If you are still out of balance at this point, it is now time to check each item from the books to the bank, one by one. Again, I usually start backwards because it is generally the month-end transactions that are the culprit. Remember that your books trump all, so you use your book transactions as your source and compare that to what has cleared the bank, not vice versa.
Once in balance, the bank reconciliation is now ready for management review. The business owner or manager should confirm that only current transactions are listed in the outstanding checks. Checks older than 6 months are considered stale. Usually, these are errors or duplicates that have not been corrected, but if not, Oregon businesses are required to turn over any unclaimed payments to the State Department of Lands. If you see any unusual outstanding checks, or any “corrections” entered immediately after month end, this could indicate fraud. Likewise, outstanding deposits or transfers among accounts that are from a prior period or are immediately reversed after month end could also indicate fraud.
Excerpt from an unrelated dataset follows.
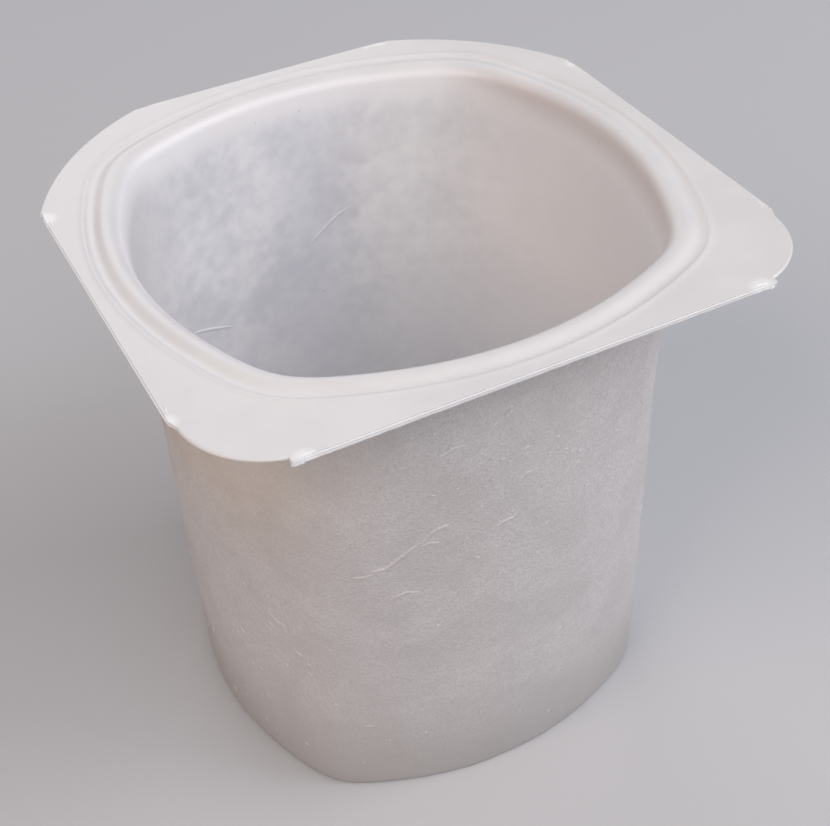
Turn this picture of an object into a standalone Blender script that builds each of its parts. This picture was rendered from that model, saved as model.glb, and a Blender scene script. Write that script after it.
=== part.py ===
"""A small empty yogurt pot: a thin moulded cup with a square flange round its mouth, and the paper
band that is glued round its wall.

The cup stands on its own ring-shaped foot. Its cross-section is a square with gently bowed sides and
soft corners, a little wider at the mouth than at the foot. The flange is snapped apart from the next
pots along four straight edges and punched round at its corners: two corners are small arcs and the
other two are wide ones, almost concentric with the mouth.

Metres, +Z up. The origin is on the cup's axis, at the level of the foot. The edge between the two
small corners faces -Y.
"""

from math import asin, atan2, cos, pi, radians, sin, sqrt

import bmesh
import bpy

# Driving dimensions of the cup
FLANGE_WIDTH = 0.063
FLANGE_LEVEL = 0.0613
FLANGE_THICKNESS = 0.00075
FLANGE_EDGE_THICKNESS = 0.0007
WALL_THICKNESS = 0.00045
FLOOR_THICKNESS = 0.0006

# Half widths of the wall's outer face, measured over the paper band
HALF_WIDTH_AT_MOUTH = 0.0264
HALF_WIDTH_AT_FOOT = 0.0257

# Form of the cross-section: the radius of a bowed side in half widths, and how crisp its corners are
SIDE_BOW = 1.48
CORNER_CRISPNESS = 40

# The paper band, and the clearance that keeps it apart from the cup
PAPER_THICKNESS = 0.0003
CLEARANCE = 0.0003
PAPER_BOTTOM = 0.0007
PAPER_TOP = 0.0580

# The corners of the flange: the radius of each arc, how far it reaches from the axis, how far a small
# arc stops short of the side edge's direction, and half the turn of a wide arc
SMALL_CORNER_RADIUS = 0.009
SMALL_CORNER_REACH = 0.04015
SMALL_CORNER_SHORTFALL = radians(5)
WIDE_CORNER_RADIUS = 0.030
WIDE_CORNER_REACH = 0.0355
WIDE_CORNER_HALF_TURN = radians(21)

# Where the straight edges of the flange end, measured from the middle of each edge
FRONT_EDGE_END = 0.0243
SIDE_EDGE_FRONT_END = 0.0216
SIDE_EDGE_BACK_END = 0.0146
BACK_EDGE_END = 0.0146

# The rolled rim inside the flange, and the level where the neck starts to flare out to it
GROOVE_HALF_WIDTH = 0.0292
GROOVE_DEPTH = 0.00018
GROOVE_OUTER_LIP = 0.0007
LIP_RISE = 0.00003
BEAD_RISE = 0.00015
BEAD_HALF_WIDTH = 0.0278
ROLL_RADIUS = 0.0016
NECK_BOTTOM = 0.0581

# The foot: a flat ring round a raised panel, and the rounded heels outside and inside
HEEL_RADIUS = 0.0006
FOOT_RING_WIDTH = 0.0024
PANEL_RISE = 0.0009
PANEL_SLOPE_WIDTH = 0.0009
INNER_HEEL_RADIUS = 0.0018

# How finely the round parts are divided
ARC_STEPS = 8
EDGE_STEPS = 8
ROLL_STEPS = 6
HEEL_STEPS = 3
WALL_STEPS = 4
SHARP_EDGE_ANGLE = radians(35)

# Colour (linear red, green and blue) and roughness of the two finishes
PLASTIC_COLOUR = (0.74, 0.73, 0.72)
PLASTIC_ROUGHNESS = 0.35
PAPER_COLOUR = (0.50, 0.46, 0.43)
PAPER_ROUGHNESS = 0.9


def remove_everything():
    for item in list(bpy.data.objects):
        bpy.data.objects.remove(item, do_unlink=True)


def side_reach(angle):
    """Distance from the axis to a bowed side of half width 1, at an angle from the side's middle."""
    setback = SIDE_BOW - 1.0
    return sqrt(SIDE_BOW ** 2 - (setback * sin(angle)) ** 2) - setback * cos(angle)


def section_reach(angle):
    """Distance from the axis to the bowed square of half width 1. Its corners are softened."""
    from_side = abs((angle + pi / 4) % (pi / 2) - pi / 4)
    near = side_reach(from_side)
    far = side_reach(pi / 2 - from_side)
    return (near ** -CORNER_CRISPNESS + far ** -CORNER_CRISPNESS) ** (-1.0 / CORNER_CRISPNESS)


def wall_half_width(z):
    """Half width over the paper at a height: the wall leans outwards evenly."""
    return HALF_WIDTH_AT_FOOT + (HALF_WIDTH_AT_MOUTH - HALF_WIDTH_AT_FOOT) * z / FLANGE_LEVEL


def ring(angles, half_width, z):
    """The bowed square at one height. It is an offset of the wall, so corners keep their form."""
    base = wall_half_width(z)
    offset = half_width - base
    points = []
    for angle in angles:
        reach = base * section_reach(angle) + offset
        points.append((reach * cos(angle), reach * sin(angle), z))
    return points


def arc(centre_x, centre_y, radius, start, end):
    """Points along an arc of the flange's outline, from one angle to another."""
    points = []
    for step in range(ARC_STEPS + 1):
        angle = start + (end - start) * step / ARC_STEPS
        points.append((centre_x + radius * cos(angle), centre_y + radius * sin(angle)))
    return points


def straight(start, end):
    """Points along a straight edge of the flange's outline, both ends included."""
    points = []
    for step in range(EDGE_STEPS + 1):
        share = step / EDGE_STEPS
        points.append((start[0] + (end[0] - start[0]) * share, start[1] + (end[1] - start[1]) * share))
    return points


def flange_outline():
    """The flange's outline, anticlockwise from the front end of its +X edge."""
    half = FLANGE_WIDTH / 2

    small = (SMALL_CORNER_REACH - SMALL_CORNER_RADIUS) * cos(pi / 4)
    small_end_on_front = -pi / 2 + asin((FRONT_EDGE_END - small) / SMALL_CORNER_RADIUS)
    wide = (WIDE_CORNER_REACH - WIDE_CORNER_RADIUS) * cos(pi / 4)

    right_half = straight((half, -SIDE_EDGE_FRONT_END), (half, SIDE_EDGE_BACK_END))
    wide_start = pi / 4 - WIDE_CORNER_HALF_TURN
    right_half += arc(wide, wide, WIDE_CORNER_RADIUS, wide_start, pi / 2 - wide_start)
    back_edge = straight((BACK_EDGE_END, half), (-BACK_EDGE_END, half))
    left_half = [(-x, y) for x, y in reversed(right_half)]
    front_edge = straight((-FRONT_EDGE_END, -half), (FRONT_EDGE_END, -half))
    right_corner = arc(small, -small, SMALL_CORNER_RADIUS, small_end_on_front, -SMALL_CORNER_SHORTFALL)
    left_corner = [(-x, y) for x, y in reversed(right_corner)]
    return right_half + back_edge + left_half + left_corner + front_edge + right_corner


def at_level(outline, z):
    return [(x, y, z) for x, y in outline]


def roll(half_width, crest, radius):
    """Half widths and heights down a quarter round, from its crest to the neck that it runs into."""
    points = []
    for step in range(ROLL_STEPS + 1):
        angle = pi / 2 * step / ROLL_STEPS
        points.append((half_width - radius * sin(angle), crest - radius * (1.0 - cos(angle))))
    return points


def heel(half_width, bottom, radius):
    """Half widths and heights up a rounded heel, from the floor's level to the wall."""
    points = []
    for step in range(HEEL_STEPS + 1):
        angle = pi / 2 * step / HEEL_STEPS
        points.append((half_width - radius * (1.0 - sin(angle)), bottom + radius * (1.0 - cos(angle))))
    return points


def cup_outside():
    """Half widths and heights of the cup's outside, from the raised panel to under the flange."""
    under_paper = PAPER_THICKNESS + CLEARANCE
    foot = wall_half_width(0.0) - under_paper
    ring_inner = foot - HEEL_RADIUS - FOOT_RING_WIDTH
    profile = [(ring_inner - PANEL_SLOPE_WIDTH, PANEL_RISE), (ring_inner, 0.0)]
    profile += heel(foot, 0.0, HEEL_RADIUS)

    for step in range(1, WALL_STEPS + 1):
        z = HEEL_RADIUS + (NECK_BOTTOM - HEEL_RADIUS) * step / WALL_STEPS
        profile.append((wall_half_width(z) - under_paper, z))

    underside = FLANGE_LEVEL - FLANGE_THICKNESS
    profile += reversed(roll(BEAD_HALF_WIDTH, underside, ROLL_RADIUS - WALL_THICKNESS))
    return profile


def cup_inside():
    """Half widths and heights of the cup's inside, from the groove in the flange to the floor."""
    wall_stack = PAPER_THICKNESS + CLEARANCE + WALL_THICKNESS
    profile = [
        (GROOVE_HALF_WIDTH + GROOVE_OUTER_LIP, FLANGE_LEVEL + LIP_RISE),
        (GROOVE_HALF_WIDTH, FLANGE_LEVEL - GROOVE_DEPTH),
        ((GROOVE_HALF_WIDTH + BEAD_HALF_WIDTH) / 2, FLANGE_LEVEL + BEAD_RISE / 2),
    ]
    profile += roll(BEAD_HALF_WIDTH, FLANGE_LEVEL + BEAD_RISE, ROLL_RADIUS)

    floor_level = PANEL_RISE + FLOOR_THICKNESS
    heel_top = floor_level + INNER_HEEL_RADIUS
    for step in range(WALL_STEPS):
        z = NECK_BOTTOM + (heel_top - NECK_BOTTOM) * step / WALL_STEPS
        profile.append((wall_half_width(z) - wall_stack, z))
    profile += reversed(heel(wall_half_width(heel_top) - wall_stack, floor_level, INNER_HEEL_RADIUS))
    return profile


def add_material(thing, name, colour, roughness):
    material = bpy.data.materials.new(name)
    material.use_nodes = True
    shader = material.node_tree.nodes["Principled BSDF"]
    shader.inputs["Base Color"].default_value = (*colour, 1.0)
    shader.inputs["Roughness"].default_value = roughness
    shader.inputs["Metallic"].default_value = 0.0
    thing.data.materials.append(material)


def edge_loop(body, points):
    """A closed loop of edges through the points."""
    corners = [body.verts.new(point) for point in points]
    return [body.edges.new((corner, corners[index - 1])) for index, corner in enumerate(corners)]


def bridged_solid(name, rings, closed_loop):
    """One closed body through rings of equal length. Its ends are filled, or joined to each other."""
    mesh = bpy.data.meshes.new(name)
    body = bmesh.new()
    loops = [edge_loop(body, points) for points in rings]
    for lower, upper in zip(loops, loops[1:]):
        bmesh.ops.bridge_loops(body, edges=lower + upper)
    if closed_loop:
        bmesh.ops.bridge_loops(body, edges=loops[-1] + loops[0])
    else:
        bmesh.ops.holes_fill(body, edges=loops[0])
        bmesh.ops.holes_fill(body, edges=loops[-1])
    bmesh.ops.recalc_face_normals(body, faces=body.faces)
    bmesh.ops.triangulate(body, faces=body.faces)
    print(name, "holds", round(body.calc_volume() * 1e6, 3), "ml of material")
    body.to_mesh(mesh)
    body.free()
    mesh.shade_smooth()
    mesh.set_sharp_from_angle(angle=SHARP_EDGE_ANGLE)
    thing = bpy.data.objects.new(name, mesh)
    bpy.context.scene.collection.objects.link(thing)
    return thing


def make_cup(outline, angles):
    """The moulded cup: up its outside, round the edge of the flange, and down its inside."""
    rings = [ring(angles, half_width, z) for half_width, z in cup_outside()]
    rings.append(at_level(outline, FLANGE_LEVEL - FLANGE_EDGE_THICKNESS))
    rings.append(at_level(outline, FLANGE_LEVEL))
    rings += [ring(angles, half_width, z) for half_width, z in cup_inside()]
    cup = bridged_solid("pot", rings, closed_loop=False)
    add_material(cup, "moulded_polystyrene", PLASTIC_COLOUR, PLASTIC_ROUGHNESS)
    return cup


def make_paper_band(angles):
    """The paper glued round the wall: its outer face going up, then its inner face going down."""
    levels = [PAPER_BOTTOM + (PAPER_TOP - PAPER_BOTTOM) * step / WALL_STEPS for step in range(WALL_STEPS + 1)]
    outer = [ring(angles, wall_half_width(z), z) for z in levels]
    inner = [ring(angles, wall_half_width(z) - PAPER_THICKNESS, z) for z in reversed(levels)]
    band = bridged_solid("paper_band", outer + inner, closed_loop=True)
    add_material(band, "torn_label_paper", PAPER_COLOUR, PAPER_ROUGHNESS)
    return band


remove_everything()
flange_points = flange_outline()
point_angles = [atan2(y, x) for x, y in flange_points]
make_cup(flange_points, point_angles)
make_paper_band(point_angles)
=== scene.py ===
# %% [markdown]
# A small yogurt pot, emptied, with the printed face of its paper band torn off.
# The solids of the pot come in as a fixed frame. They give the true size and place of everything,
# so each piece below is fitted to them and never the other way round.

# %% Load the frame and note its size
from math import atan2, copysign, cos, degrees, pi, radians, sin, tan
from random import Random

import bmesh
import bpy
from mathutils import Matrix, Vector


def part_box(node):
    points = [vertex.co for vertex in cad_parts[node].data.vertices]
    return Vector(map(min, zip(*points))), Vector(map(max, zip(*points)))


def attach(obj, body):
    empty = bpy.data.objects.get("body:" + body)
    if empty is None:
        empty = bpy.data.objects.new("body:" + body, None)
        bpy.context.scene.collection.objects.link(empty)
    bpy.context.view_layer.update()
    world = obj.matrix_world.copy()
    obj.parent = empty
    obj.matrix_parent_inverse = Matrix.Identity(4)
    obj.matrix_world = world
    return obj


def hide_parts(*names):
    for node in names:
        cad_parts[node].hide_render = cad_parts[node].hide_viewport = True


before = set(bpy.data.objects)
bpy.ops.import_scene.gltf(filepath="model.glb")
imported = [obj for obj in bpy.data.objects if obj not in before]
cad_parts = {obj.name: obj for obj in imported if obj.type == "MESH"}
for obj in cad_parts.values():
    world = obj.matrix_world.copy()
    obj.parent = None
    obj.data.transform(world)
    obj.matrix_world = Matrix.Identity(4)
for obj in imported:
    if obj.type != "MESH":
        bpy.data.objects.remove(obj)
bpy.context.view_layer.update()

cup_low, cup_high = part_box("pot")
MM = 0.001
print("cup", [round(v / MM, 2) for v in cup_high - cup_low], "mm")

# %% [markdown]
# The camera stands in front of the pot, a hand's length away, and looks down into it. It could be
# aimed by eye, but the four edges of the square flange fix its place, so that is given in
# millimetres, with a compass angle, a height angle and a slight tilt round the line of sight. The
# lens is rather long.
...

Scan through all the transactions listed and make sure that the totals appear reasonable in comparison to your typical monthly volume and dollar amounts of transactions, and that check sequences make sense. Scan check payees to make sure you recognize the vendors. Review the payroll entries and trace them back to the payroll reports provided by your service bureau. And, even though most bank reconciliations are performed by the same person who recorded the transactions (your bookkeeper), make sure that this person IS NOT a check signer.
The internal control function of the bank reconciliation is where you should spend your time. The routine part involving doing the reconciliation itself should not be a hassle, and if it is – get in touch with your accountant for their advice on how to make the process more efficient.